The Ending of the nineteenth century produced magnificent publications
brought about through the impetus of botanical exploration, which reached
its peak just before the turn of the century. The body of art and science
were tightly interwoven. It was a time when the natural sciences spawned the
most artful expression of the printer's craft ever achieved. Painters of
flowers are perhaps more numerous than painters of birds. Certainly, their
folios of original paintings and drawings are in every herbarium, such as
Kew in England, the queen of the world's herbaria. The Images found on this
CD were produced as hand colored prints, which was the method used prior to
the development of the many -stone chromolithographic process developed in
the last quarter of the nineteenth century. A botanical publication which
rivaled others of the era was REVUE HORTICOLE published in Paris
France founded in 1829 by the authors of "du Bon Jardinier"

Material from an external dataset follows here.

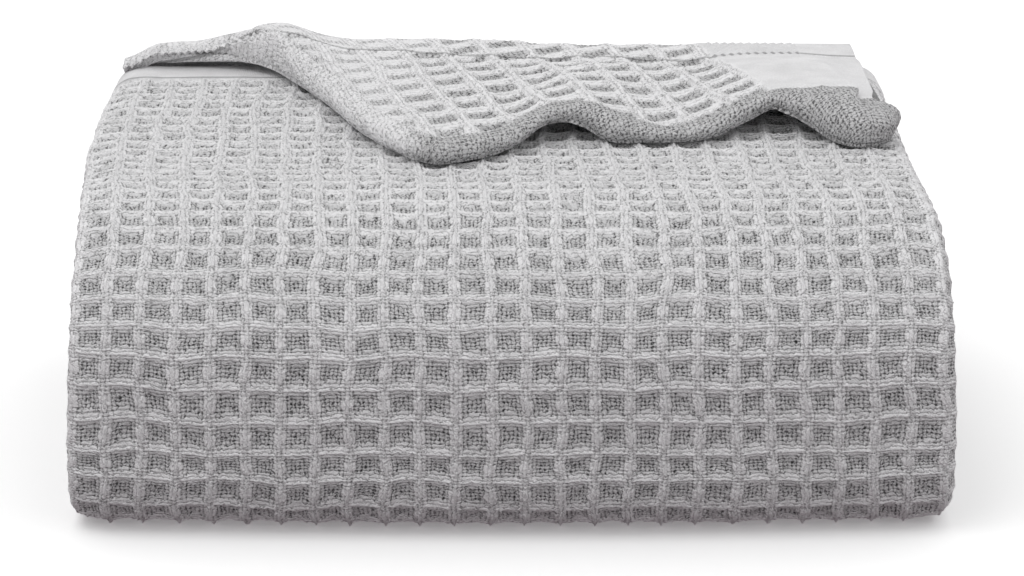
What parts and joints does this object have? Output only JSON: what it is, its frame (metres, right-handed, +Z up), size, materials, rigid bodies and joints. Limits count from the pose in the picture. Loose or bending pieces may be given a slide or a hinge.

The publishers had witnessed from personal experience that collectors of
botanical art refused to buy folio pictures of unassuming plants but felt
that they would subscribe to an octavo work which pictured the showy plants
that filled their gardens; from this premise was born REVUE HORTICOLE -
Journal D'horticulture.
This CD contains the entire collection of original images as well
as a set which has been digitally enhanced in the transfer to CD as in the
scan below. These web images are electronically watermarked, the CD images
are not.
The Revue Horticole contributing artists :Riocreux
deLongpre, Cursin, Faguet, Stroobant, Godard and others are given high
praises in GREAT FLOWER BOOKS 1700 - 1900 A Bibliographical Record of Two
centuries of Finely-Illustrated Flower Books BySACHEVERELL SITWELL and
WILFRID BLUNT "The works of these artists and others of the nineteenth
century French school of botanical artists, and, these for delicacy and
accuracy can hardly be excelled" p.61. The works of these artists are
given high praise on the following pages of this noted Botanical Reference
book::61,79,83,88,96,111, 159. Strobant and Severens are listed as the
chromolithographers of choice in France during this period on pages:
70,77,89,93,101,103,148,159160,161. .
THE TITLE PAGE BELOW IS FOR REFERENCE AND IS
INCLUDED ON THE CD.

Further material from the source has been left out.